No, it would not exist, but that is the law, it is a dialectical thing. La Ritmo Oriental would never have been if not for Aragón, and for Aragón to exist, before them there had to exist Arcaño, and for Arcaño to exist Antonio María Romeo had to first exist and so on, if not, nothing would ever change. And tomorrow new things will come out.

-- You guys aggressively changed the music scene. In that search of new frontiers and change, I don’t think anyone came close to the Ritmo Oriental at the time.

No, of course not. Look, independently of any situation, it was an orchestra that had a lot of experience. We started and started; we were working for six, seven or eight years straight at the Tropicana Cabaret for their dances. That gave us lots of experience. When we started out in the orchestra we were almost empirical musicians, musicians that had studied a bit in the street, but who later, after the escuelas de superación [adult education schools] were opened, went and studied formally. And that’s how it was. Our timbale player graduated as a drummer, a kit drummer. The majority of all the musicians at the time went to school and even though at that time the school we went to didn’t hand out diplomas, everyone reached the masters level in music theory, as did for example our flutist, Policarpo Tamayo, a really good flutist who is now with Buena Vista and with la Charanga de Oro.

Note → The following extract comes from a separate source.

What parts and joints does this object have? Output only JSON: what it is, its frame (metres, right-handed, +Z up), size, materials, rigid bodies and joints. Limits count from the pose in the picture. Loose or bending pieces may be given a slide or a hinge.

Our orchestra really had a high degree of technical skill. And so all of this committed people even more, and every time we did something…because remember that the Cha Cha Cha was a rhythm that shook the world, it was a rhythm that went around the world but…the vocals were sung in unison, it was one thing…that is where the secrets and mysteries of music lie, it was so good because it was so simple. So we, as young musicians at the time, as those of today, we were in search of new creations, looking for new horizons and we rose up. We were the first to create bloques con efecto, we started to make arrangements in 4/4 time, we started to make orchestrations, we started to combine voices and so on, until we arrived at the music of today.